PUFFIN is by SNAP ELASTIC (Eszter Marsalkó, Alice Mary Cooper and Claire Willoughby) and will tour small-scale venues, arts centres and libraries across Scotland in late autumn 2018.  

A girl’s life is uprooted when she finds out that her family are moving to the other side of the world.  She meets and befriends a puffin and it is through this friendship that we explore how we deal with change (including migration and climate change).

“When we marvel at that blue marble in all its delicacy and frailty, and resolve to save the planet, we cast ourselves in a very specific role. That role is of a parent, the parent of the earth. But the opposite is the case.

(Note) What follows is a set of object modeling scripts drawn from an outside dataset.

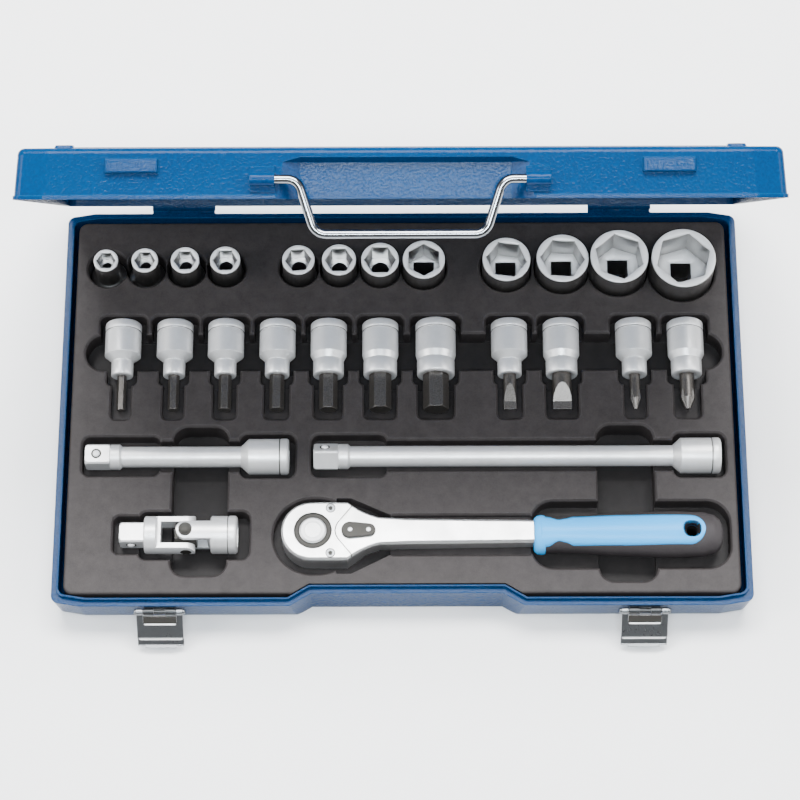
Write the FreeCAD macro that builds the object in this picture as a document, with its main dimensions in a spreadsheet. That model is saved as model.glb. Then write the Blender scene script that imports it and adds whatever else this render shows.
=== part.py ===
"""Half-inch drive socket wrench set in a hinged sheet-steel case.

Millimetres. The origin is the middle of the tray's underside, +X to the right, +Y to the
hinges at the back, +Z up. The lid is modelled shut and then swung open by lid_angle about
the hinge axis, which is the pose the set is stored in.
"""

import FreeCAD, Part
import math
import os
import re

from FreeCAD import Placement, Rotation, Vector

doc = FreeCAD.newDocument("SocketSet")
sheet = doc.addObject("Spreadsheet::Sheet", "Sizes")

SIZES = {
    # case
    "case_width": 424.5, "case_depth": 263.0, "seat_height": 26.0, "lid_height": 28.5,
    "sheet_steel": 1.0, "draft": 5.0, "collar_rise": 3.0, "collar_inset": 3.4,
    "corner_radius": 5.0, "edge_radius": 4.0, "inner_radius": 2.8, "front_bulge": 2.0, "bulge_slope": 12.0,
    "hem_height": 2.2, "hem_proud": 0.5, "lid_gap": 0.3, "lid_angle": 64.5,
    "recess_middle": 3.0, "recess_half": 71.0, "recess_slope": 13.0, "recess_depth": 7.9,
    "recess_rise": 20.0, "recess_fade": 4.5,
    "plateau_inset": 20.0, "plateau_rise": 1.0, "bump_span": 184.0, "bump_size": 11.0,
    "bump_inset": 12.0, "bump_rise": 1.6,
    "keeper_width": 29.0, "keeper_low": 14.5, "keeper_high": 22.5, "keeper_face": 133.0,
    # hinges
    "hinge_offset": 5.0, "hinge_span": 138.8, "knuckle_length": 10.0, "knuckle_radius": 2.5,
    "hinge_pin_radius": 1.25, "hinge_bore_radius": 1.3, "leaf_steel": 1.1, "leaf_reach": 13.0,
    # carrying handle, measured on the shut lid's front
    "wire_radius": 2.5, "handle_height": 11.0, "handle_plane": 133.4, "handle_end": 81.0,
    "handle_shoulder": 56.0, "handle_grip": 46.5, "handle_drop": 30.0, "handle_bend": 8.0,
    "bracket_inner": 68.5, "bracket_outer": 82.0, "bracket_wall": 1.0,
    # latches
    "latch_span": 146.5, "latch_width": 28.0, "latch_axis_height": 23.5,
    "latch_axis_offset": 2.7, "latch_steel": 1.0, "latch_angle": 48.0, "latch_pin_radius": 1.2,
    "latch_bore_radius": 1.25, "latch_knuckle_radius": 2.1, "window_half": 10.2,
    # moulded insert
    "insert_width": 410.0, "insert_depth": 248.6, "insert_top": 28.0, "insert_wall": 1.0,
    "insert_under": 1.05, "insert_corner": 6.0, "pocket_flare": 1.3, "well_floor": 2.1,
    # tools: half-inch drive
    "drive_square": 12.7, "drive_length": 15.0, "drive_hole": 12.9, "drive_depth": 15.5,
    "lying_height": 26.0, "shaft_radius": 6.4, "head_radius": 11.0, "collar_radius": 7.8,
    "socket_base": 2.2, "socket_row": 92.0,
    # bit sockets
    "bit_back": 54.0, "bit_head_length": 21.5, "bit_taper_length": 4.0,
    "bit_nose_end": 21.0, "bit_tip": -4.0, "bit_ring_length": 6.0,
    # extension bars
    "bar_row": -35.0, "short_bar_start": -194.6, "short_bar_length": 125.0,
    "long_bar_start": -54.3, "long_bar_length": 250.0,
    # universal joint
    "joint_row": -86.0, "joint_start": -171.7, "joint_centre": -131.4, "joint_end": -100.3,
    "yoke_radius": 11.5, "ear_gap": 6.8, "ear_half": 5.6, "cross_half": 6.5,
    "cross_pin_radius": 3.6, "cross_bore_radius": 3.65,
    # ratchet
    "ratchet_x": -54.0, "ratchet_row": -87.5, "ratchet_top": 38.0, "ratchet_head_depth": 19.0,
    "ratchet_head_half": 18.3, "ratchet_head_left": 19.2, "ratchet_head_right": 21.0,
    "neck_start": 40.0, "neck_half": 8.7, "neck_hollow": 1.3, "shank_half": 7.2, "shank_end": 133.9,
    "neck_top": 37.4, "neck_bottom": 25.0, "tang_radius": 5.0, "tang_end": 222.0,
    "disc_radius": 8.2, "ring_radius": 11.3, "gear_radius": 12.6, "gear_depth": 8.0,
    "cover_depth": 2.0, "lever_x": 22.5, "lever_radius": 5.2, "lever_tip": 15.5,
    "lever_tip_radius": 4.0, "lever_depth": 1.8, "screw_x": 10.7, "screw_y": 14.4,
    "screw_radius": 2.6, "grip_start": 134.0, "grip_end": 248.5, "grip_middle": 28.5,
    "grip_core_half": 9.6,
}

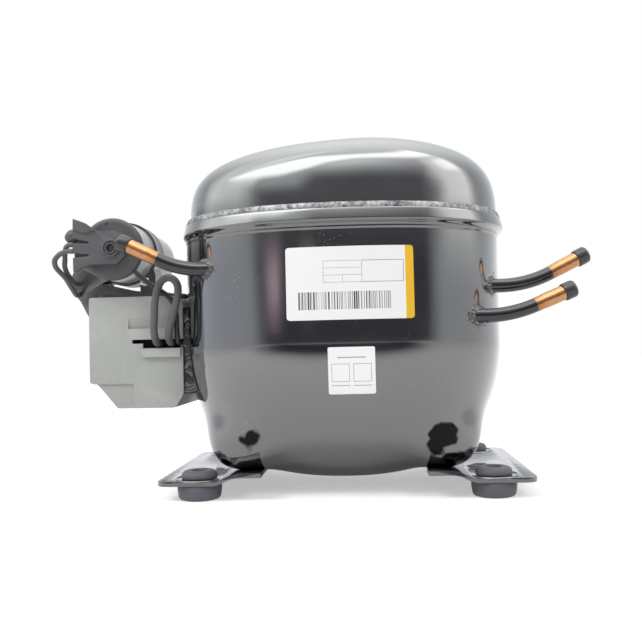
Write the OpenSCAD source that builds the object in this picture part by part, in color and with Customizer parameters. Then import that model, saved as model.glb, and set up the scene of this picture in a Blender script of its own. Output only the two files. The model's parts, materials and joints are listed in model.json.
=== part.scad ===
// Hermetic reciprocating compressor: a welded steel housing on two foot plates,
// with the spring-mounted motor and pump inside it. Millimetres, +Z up.
// Origin: on the floor, in the middle of the four mounting holes.
// -X is the electrical side, +X the side with two tubes, -Y the labelled side.

/* [Housing] */
// Half length of the lower housing on the electrical side
half_left = 96.5; // [95:0.5:98]
// Half length of the lower housing on the tube side
half_right = 94.5; // [93:0.5:96]
// Half width of the lower housing, front to back
half_width = 79; // [78:0.5:81]
// Thickness of the pressed steel sheet
housing_wall = 3; // [2.6:0.1:3.2]
// Height of the lowest point of the housing above the floor
housing_bottom = 5.5; // [4.5:0.5:7]
// Height at which the rounded bottom turns into the upright wall
round_top = 92; // [88:1:96]
// Height at which the upright wall starts to flare out to the rim
flare_z = 146; // [144:0.5:148]
// How far the rim that takes the upper housing flares out at the ends
rim_flare_end = 1.8; // [1.1:0.1:3.1]
// How far the rim flares out at the front and back
rim_flare_side = 3.8; // [3.4:0.1:5]
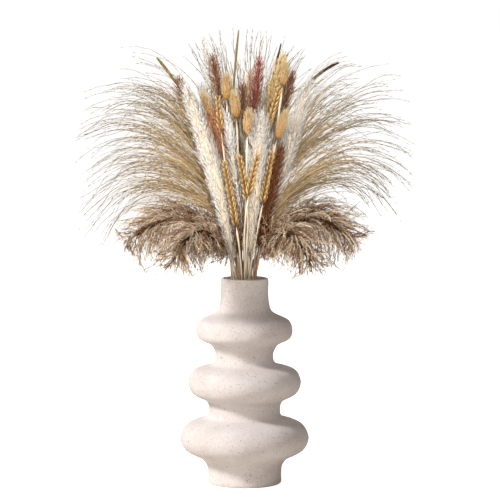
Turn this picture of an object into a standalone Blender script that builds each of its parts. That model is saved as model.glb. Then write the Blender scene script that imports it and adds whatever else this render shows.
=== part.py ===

It is we humans who are fragile and vulnerable and the earth that is hearty and powerful, and holds us in its hands.“ (Naomi Klein: This Changes Everything)

Puffin will explore how we deal with change and face our fears.  Snap Elastic, formed of three migrant women artist-collaborators who have all come to call Scotland home, has envisaged a three-dimensional young girl as the central character, a child with agency. Puffin will ask questions about how we see the role of young people in our society, relations between children and adults and convey a central theme about the strength of human relationships and the core values of friendship and community.

Using object and costume manipulation, clowning, movement, and live music, Snap Elastic will create a rich and engaging story that connects with its audience and allows audience members to connect with each other.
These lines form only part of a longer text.